## START Recorded information

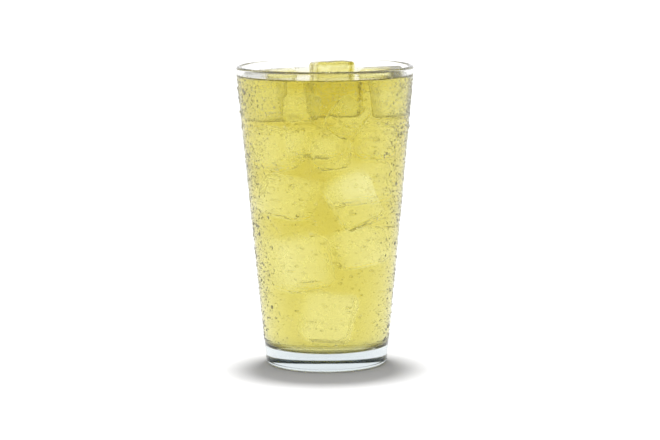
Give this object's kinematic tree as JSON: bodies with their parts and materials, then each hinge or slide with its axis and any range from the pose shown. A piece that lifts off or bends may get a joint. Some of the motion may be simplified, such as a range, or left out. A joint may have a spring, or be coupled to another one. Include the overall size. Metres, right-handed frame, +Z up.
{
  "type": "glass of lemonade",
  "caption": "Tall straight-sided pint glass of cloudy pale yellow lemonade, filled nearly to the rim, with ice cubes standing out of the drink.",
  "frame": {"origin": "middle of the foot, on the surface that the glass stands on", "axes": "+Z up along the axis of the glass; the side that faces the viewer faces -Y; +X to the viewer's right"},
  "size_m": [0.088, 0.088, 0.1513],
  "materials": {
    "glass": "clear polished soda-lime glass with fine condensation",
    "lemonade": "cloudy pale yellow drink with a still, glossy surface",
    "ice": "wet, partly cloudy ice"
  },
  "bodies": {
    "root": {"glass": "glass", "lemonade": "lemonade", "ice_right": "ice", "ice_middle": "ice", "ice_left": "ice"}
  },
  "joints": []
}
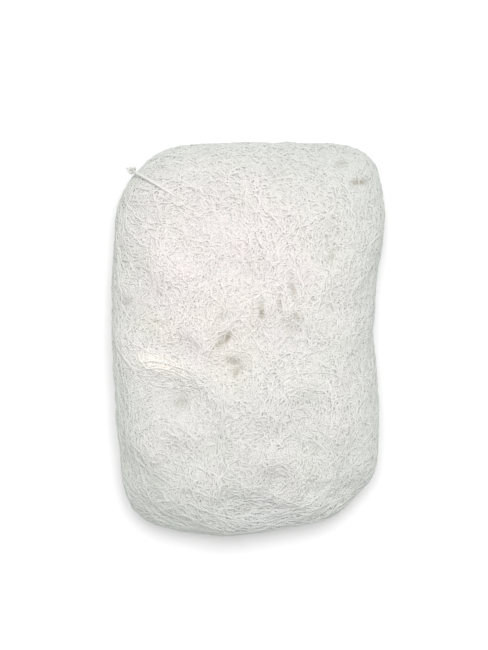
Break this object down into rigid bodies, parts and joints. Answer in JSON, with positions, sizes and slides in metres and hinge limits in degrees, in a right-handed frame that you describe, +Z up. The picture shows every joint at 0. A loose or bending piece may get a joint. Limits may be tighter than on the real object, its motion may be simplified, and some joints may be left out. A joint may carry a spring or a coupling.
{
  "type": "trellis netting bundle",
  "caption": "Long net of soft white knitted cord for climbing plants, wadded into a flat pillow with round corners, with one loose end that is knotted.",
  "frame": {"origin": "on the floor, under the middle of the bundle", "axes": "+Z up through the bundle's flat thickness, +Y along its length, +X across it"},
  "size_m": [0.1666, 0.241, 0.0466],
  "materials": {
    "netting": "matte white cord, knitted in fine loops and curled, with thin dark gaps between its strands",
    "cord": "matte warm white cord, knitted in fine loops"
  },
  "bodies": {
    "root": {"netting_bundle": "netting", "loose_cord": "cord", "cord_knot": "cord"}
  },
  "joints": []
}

## END Recorded information

=== Short problem ===
Print the whole listing again, exactly.

=== The completed task ===
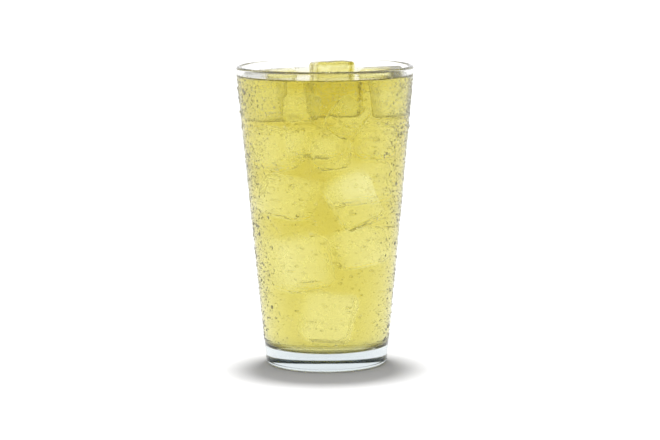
Give this object's kinematic tree as JSON: bodies with their parts and materials, then each hinge or slide with its axis and any range from the pose shown. A piece that lifts off or bends may get a joint. Some of the motion may be simplified, such as a range, or left out. A joint may have a spring, or be coupled to another one. Include the overall size. Metres, right-handed frame, +Z up.
{
  "type": "glass of lemonade",
  "caption": "Tall straight-sided pint glass of cloudy pale yellow lemonade, filled nearly to the rim, with ice cubes standing out of the drink.",
  "frame": {"origin": "middle of the foot, on the surface that the glass stands on", "axes": "+Z up along the axis of the glass; the side that faces the viewer faces -Y; +X to the viewer's right"},
  "size_m": [0.088, 0.088, 0.1513],
  "materials": {
    "glass": "clear polished soda-lime glass with fine condensation",
    "lemonade": "cloudy pale yellow drink with a still, glossy surface",
    "ice": "wet, partly cloudy ice"
  },
  "bodies": {
    "root": {"glass": "glass", "lemonade": "lemonade", "ice_right": "ice", "ice_middle": "ice", "ice_left": "ice"}
  },
  "joints": []
}
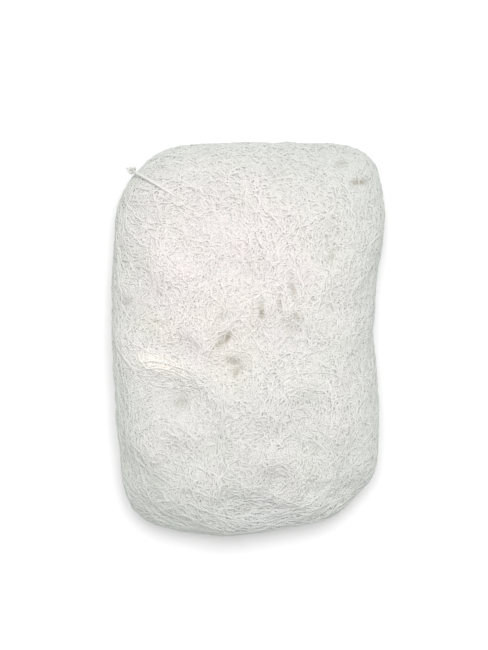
Break this object down into rigid bodies, parts and joints. Answer in JSON, with positions, sizes and slides in metres and hinge limits in degrees, in a right-handed frame that you describe, +Z up. The picture shows every joint at 0. A loose or bending piece may get a joint. Limits may be tighter than on the real object, its motion may be simplified, and some joints may be left out. A joint may carry a spring or a coupling.
{
  "type": "trellis netting bundle",
  "caption": "Long net of soft white knitted cord for climbing plants, wadded into a flat pillow with round corners, with one loose end that is knotted.",
  "frame": {"origin": "on the floor, under the middle of the bundle", "axes": "+Z up through the bundle's flat thickness, +Y along its length, +X across it"},
  "size_m": [0.1666, 0.241, 0.0466],
  "materials": {
    "netting": "matte white cord, knitted in fine loops and curled, with thin dark gaps between its strands",
    "cord": "matte warm white cord, knitted in fine loops"
  },
  "bodies": {
    "root": {"netting_bundle": "netting", "loose_cord": "cord", "cord_knot": "cord"}
  },
  "joints": []
}